The pilot gave a thoughtful grunt at that.

In the galley, he chose a packet of smoked, salted almonds. Tearing open the aluminum foil, he said, “I don’t suppose the Minervans have anything like beer.” He sounded wistful rather than hopeful.

“You know perfectly well they don’t,” she said, rehydrating a tube of apricots-all the food on Athena was in freefall-safe containers. “If you ever head away from the ship, make sure you take rations along. The local water or ice ought to be all right, but don’t try eating anything. You’d regret it.”

“That’s what you’ve been saying,” he agreed, crunching.

“Believe it,” she told him. “The more I find out about biochemistry here, the more toxic it looks.”
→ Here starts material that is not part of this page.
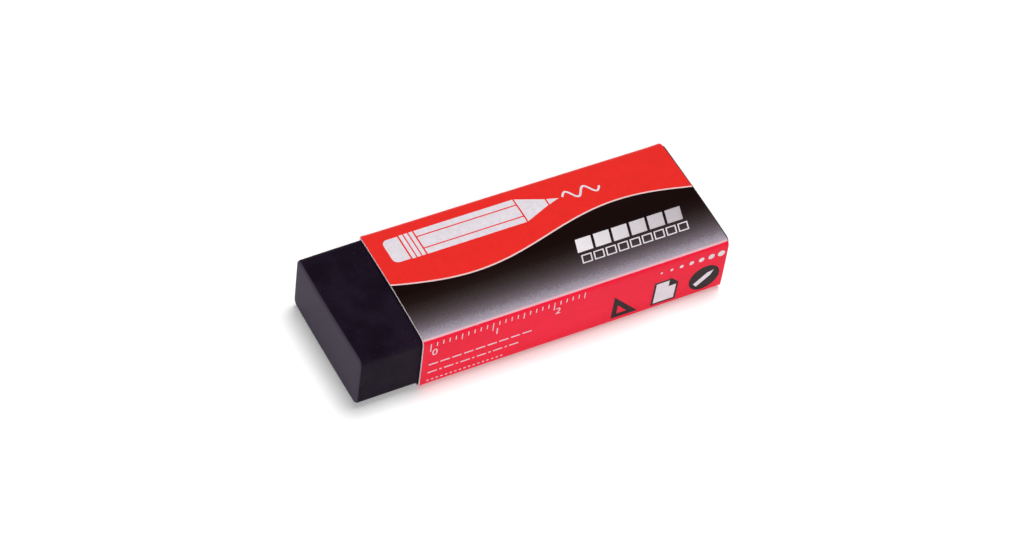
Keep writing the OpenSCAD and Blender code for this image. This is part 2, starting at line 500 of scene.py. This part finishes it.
def ink(name, colour, shade):
    """Opaque offset ink: nearly even, a shade deeper where the film is thin, with the card's satin."""
    material, tree, place = new_material(name, PRINT_SPECULAR)
    film = add(tree, "TexNoise", {"Vector": place, "Scale": 1.5, "Detail": 5, "Roughness": 0.7})
    patchy = add(tree, "MapRange", {"Value": film.outputs["Fac"], "From Min": 0.4, "From Max": 0.65})
    colours = add(
        tree, "Mix", {0: patchy.outputs["Result"], 6: linear(shade), 7: linear(colour)},
        data_type="RGBA",
    )
    set_on_card(material, colours.outputs[2], place, PRINT_SATIN)
    return material


def bar(bm, left, high, right, low, slant=0):
    """A rectangle by its left, upper, right and lower sides, leaning over by its slant."""
    made = bmesh.ops.create_grid(bm, x_segments=1, y_segments=1, size=0.5)["verts"]
    middle = -(high + low) / 2
    bmesh.ops.scale(bm, vec=(right - left, low - high, 1), verts=made)
    bmesh.ops.translate(bm, vec=((left + right) / 2, middle, 0), verts=made)
    for v in made:
        v.co.x += (v.co.y - middle) * slant
    return made


def shape(bm, points):
    """A flat shape from its corners."""
    made = [bm.verts.new((x, -y, 0)) for x, y in points]
    face = bm.faces.new(made)
    face.normal_update()
    if face.normal.z < 0:
        face.normal_flip()
    return made


def round_corners(bm, corners, radius):
    """Rounds the corners of a flat shape."""
    bmesh.ops.bevel(
        bm, geom=corners, offset=radius, offset_type="OFFSET", segments=6,
        profile=0.5, affect="VERTICES", material=-1,
    )


def lay_print(bm, name, panel, material, layer=1):
    """Lays a flat drawing on the top or the front panel, as an ink film on the bowed card."""
    cut_grid(bm, FIELD_LOW, FIELD_HIGH, FIELD_GRID)
    for v in bm.verts:
        x, down, lift = sleeve_low.x + v.co.x * MM, v.co.y * MM, layer * INK_LIFT
        if panel == "top":
            v.co = (x, back + down, top + swell(x, back + down, back, TOP_BOW) + lift)
        else:
            v.co = (x, front - swell(x, top + down - middle, middle, SIDE_BOW) - lift, top + down)
    return make_piece(bm, name, [material], "sleeve")


white_ink = ink("opaque_white_ink", INK_WHITE, INK_WHITE_SHADE)
bm = bmesh.new()
x = PENCIL_START
y0, y1 = PENCIL_MIDDLE - PENCIL_HEIGHT / 2, PENCIL_MIDDLE + PENCIL_HEIGHT / 2
rubber_end = bar(bm, x, y0 + PENCIL_RUBBER_INSET, x + PENCIL_RUBBER, y1 - PENCIL_RUBBER_INSET)
round_corners(bm, [v for v in rubber_end if v.co.x < x + PENCIL_RUBBER / 2], PENCIL_RUBBER_ROUND)
for start, end in PENCIL_RINGS:
    bar(bm, x + start, y0, x + end, y1)
start, end = x + PENCIL_BARREL[0], x + PENCIL_BARREL[1]
facet = (PENCIL_HEIGHT - 2 * FACET_SPACE) / 4
bar(bm, start, y0, end, y0 + facet)
bar(bm, start, y0 + facet + FACET_SPACE, end, y1 - facet - FACET_SPACE)
bar(bm, start, y1 - facet, end, y1)
start, end = x + PENCIL_WOOD[0], x + PENCIL_WOOD[1]
shape(bm, [
    (start, y0 + WOOD_INSET), (end, PENCIL_MIDDLE - WOOD_HALF),
    (end, PENCIL_MIDDLE + WOOD_HALF), (start, y1 - WOOD_INSET),
])
start, end = x + PENCIL_LEAD[0], x + PENCIL_LEAD[1]
shape(bm, [(start, PENCIL_MIDDLE - LEAD_HALF), (end, PENCIL_MIDDLE), (start, PENCIL_MIDDLE + LEAD_HALF)])
lay_print(bm, "pencil_print", "top", white_ink)

# The line that it draws: a wavy stroke.
bm = bmesh.new()
stroke = bmesh.ops.create_grid(bm, x_segments=80, y_segments=1, size=0.5)["verts"]
for v in stroke:
    along, aside = STROKE_LENGTH * v.co.x, STROKE_WIDTH * v.co.y
    turn, steepness = math.tau * along / STROKE_WAVE, STROKE_RISE * math.tau / STROKE_WAVE
    lean = math.hypot(1, steepness * math.cos(turn))
    v.co.x = STROKE_MIDDLE + along - aside * steepness * math.cos(turn) / lean
    v.co.y = -PENCIL_MIDDLE + STROKE_RISE * math.sin(turn) + aside / lean
lay_print(bm, "pencil_line_print", "top", white_ink)


# ------------------------------------------------------------------------------- tone chips
# A scale of slanted chips from white to grey, and a row of open chips under it, as on a box of
# drawing pencils. It is printed on the black of the top panel.
CHIPS, CHIPS_START, CHIPS_LENGTH = 6, 28.5, 18.2
CHIP_TOP, CHIP_BOTTOM, CHIP_SPACE, CHIP_SLANT = 13.0, 15.4, 0.45, 0.3
TONES_START, TONES_END = 28.7, 46.8
TONE_WHITE, TONE_GREY = "#f4eef2", "#c0b8be"
OPEN_CHIPS, OPEN_START, OPEN_PITCH, OPEN_WIDTH = 9, 28.1, 2.03, 1.71
OPEN_TOP, OPEN_BOTTOM, OPEN_LINE = 15.95, 17.45, 0.2
chip_ink, tree, place = new_material("tone_scale_ink", PRINT_SPECULAR)
split = add(tree, "SeparateXYZ", {"Vector": place})
tone = add(
    tree, "MapRange", {"Value": split.outputs["X"], "From Min": TONES_START, "From Max": TONES_END}
)
tones = add(tree, "ValToRGB", {"Fac": tone.outputs["Result"]})
tones.color_ramp.elements[0].color = linear(TONE_WHITE)
tones.color_ramp.elements[1].color = linear(TONE_GREY)
film = add(tree, "TexNoise", {"Vector": place, "Scale": 1.5, "Detail": 5, "Roughness": 0.7})
thin_or_thick = add(
    tree, "MapRange",
    {"Value": film.outputs["Fac"], "From Min": 0.3, "From Max": 0.7, "To Min": 0.9, "To Max": 1},
)
colours = add(
    tree, "Mix", {0: 1.0, 6: tones.outputs["Color"], 7: thin_or_thick.outputs["Result"]},
    data_type="RGBA", blend_type="MULTIPLY",
)
set_on_card(chip_ink, colours.outputs[2], place, PRINT_SATIN)
bm = bmesh.new()
pitch = CHIPS_LENGTH / CHIPS
for i in range(CHIPS):
    start, end = CHIPS_START + i * pitch, CHIPS_START + (i + 1) * pitch - CHIP_SPACE
    bar(bm, start, CHIP_TOP, end, CHIP_BOTTOM, slant=CHIP_SLANT)
lay_print(bm, "tone_chips_print", "top", chip_ink)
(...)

“Funny,” Bragg said. “Same basic chemicals, right?” At Sarah’s nod, he went on, “So how come they didn’t work out the same way they did back home?”

She held up a finger so he would wait while she swallowed. “Back home, life got started in the tropical seas. You could call the water here a lot of different things, but tropical’s not any of them.”

“Isn’t that the sad and sorry truth?” Bragg’s drawl thickened, reminding her of where he was from. A moment later, he was focused again. “Different conditions, you’re saying?”

“Exactly. Back on Earth, everything is geared to functioning well at high temperatures. Even animals that live in weather not much better than Minerva’s-polar bears and such-do it by using a lot of insulation to keep warm. But there’s no such thing as warm weather on Minerva, and from the biochemistry there never has been. Instead, all the adaptations have been to meeting the cold on its own terms. Minervan tissues are full of every different kind of antifreeze you can think of. Not tasty.”

“Like drinking your radiator, eh?” Bragg chuckled.

Sarah stayed serious. “Just exactly. The Viking results suggested that, but of course the biochemistry experiments were nowhere near done when-when Reatur smashed it.”

“And now it’s in his trophy room. That’s pretty strange.”

Bragg shook his head.

“I know.” Sarah nodded slowly. “I was in my senior year when Viking landed, and I was heartbroken when the transmissions stopped. I never thought then I’d meet the-person who stopped them.”